Getting good quality sleep on a regular basis is an effective way to manage the symptoms of ADD. Although it is easier said than done, here are some tips on how to get better sleep every night:
• Come up with a bedtime schedule and don’t break it.
• Keep your room as dark as possible.
• Do not drink beverages with caffeine in them too close to bedtime.
• Find at least 1 to 2 hours of quiet time before hitting the bed.
• If medication is the culprit, talk to your doctor about adjusting the dosage and/or the timing.
Option 4 – Follow a Healthy Diet
Because problems with organization and planning are 2 of the symptoms of ADD, following a healthy diet is not just a matter of what to eat but also of when to eat.
You will have to schedule your shopping days and hours; know what to buy beforehand, how to prepare your meals, and when to eat them. By being more involved with your diet, you can work on your ability to focus, plan, and organize while foregoing the trip to the fast-food drive-through.
Here are some tips on creating a healthy diet plan:
• Stick to whole, fresh, and unprocessed food choices. Say “No” to junk food.
• Eat every 3 hours; avoid bingeing which can trigger the symptoms of ADD.
• Include a multivitamin that contains magnesium, zinc, and iron.
• Choose complex carbohydrates that have fibre over simple carbohydrates that are high in sugar.
• Include good sources of Essential Fatty Acids (EFAs) or Omega-3s which can help improve brain function. Good sources include salmon, sardines, tuna, and fortified eggs. You may also use algae and fish oil supplements.
Option 5 – Use of Relaxation Techniques
Relaxation techniques can be used to manage some of the symptoms of ADD such as mood swings, having emotional outbursts, depression, impulsiveness, and lack of mental focus.

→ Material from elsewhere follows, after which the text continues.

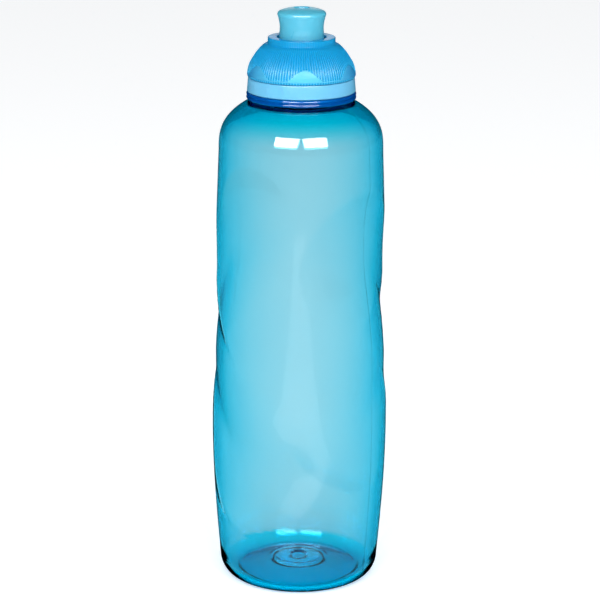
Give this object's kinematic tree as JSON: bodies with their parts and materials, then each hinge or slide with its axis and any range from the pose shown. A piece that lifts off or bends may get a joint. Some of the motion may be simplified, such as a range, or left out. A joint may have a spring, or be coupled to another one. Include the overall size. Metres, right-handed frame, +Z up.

Similar to Tai Chi and other forms-based types of exercise, Yoga adds meditation to the execution of the physical movements. You will learn correct techniques for breathing that will help you relax, build a greater level of mental focus, and self-awareness.
Studies have shown that regular meditation improves the performance of the prefrontal complex of the brain which is responsible for improving your attention span, mental performance, and at the same time, manages impulse activity.
Option 6 – Behavioural and Emotional Techniques
Some of the symptoms of ADD can trigger behaviours that can be detrimental to your relationships.
Frequent mood swings, temperamental outbursts, forgetfulness, and indifference to handling tasks will affect your daily interactions with family, friends, and colleagues at work.
It may be a good idea to seek help from professionals who are trained specifically to help you work through these problems.
Cognitive-Behavioural Therapy Sessions
In this type of therapy, you will be asked to identify the negative behaviours and find ways to change them into positive attributes.
People who are trained in Cognitive-Behavioural Therapy will guide you on how to change negative outlook into more optimistic but realistic perspectives.
Talk Therapy Sessions
Feelings of resentment may be deeply rooted in your earlier experiences. Talk Therapy sessions help you unburden the emotional baggage by sharing with others who have similar experiences.
Marriage and Family Counselling
People who are afflicted with ADD will have problems managing their financial situation, home responsibilities, and family obligations.
Counselling sessions with experts can help you and your family understand the difficulties of living with someone with ADD. The overall objective is to get the family to work collectively in finding constructive ways of managing the symptoms of ADD.
Who Else Can Help You Cope With ADD?
These are people who help others organize their clutter. There are also professional organizers who can assist you in developing time and task management skills.
Similar to professional organizers, Behavioural Coaches will assist you in coming up with practical ways to deal with the shortcomings of having ADD. For example, a Behavioural Coach can help you organize your daily schedule or manage your finances.
These experts can come over to your home or place of work to give you advice. In some cases, you can even consult with them online.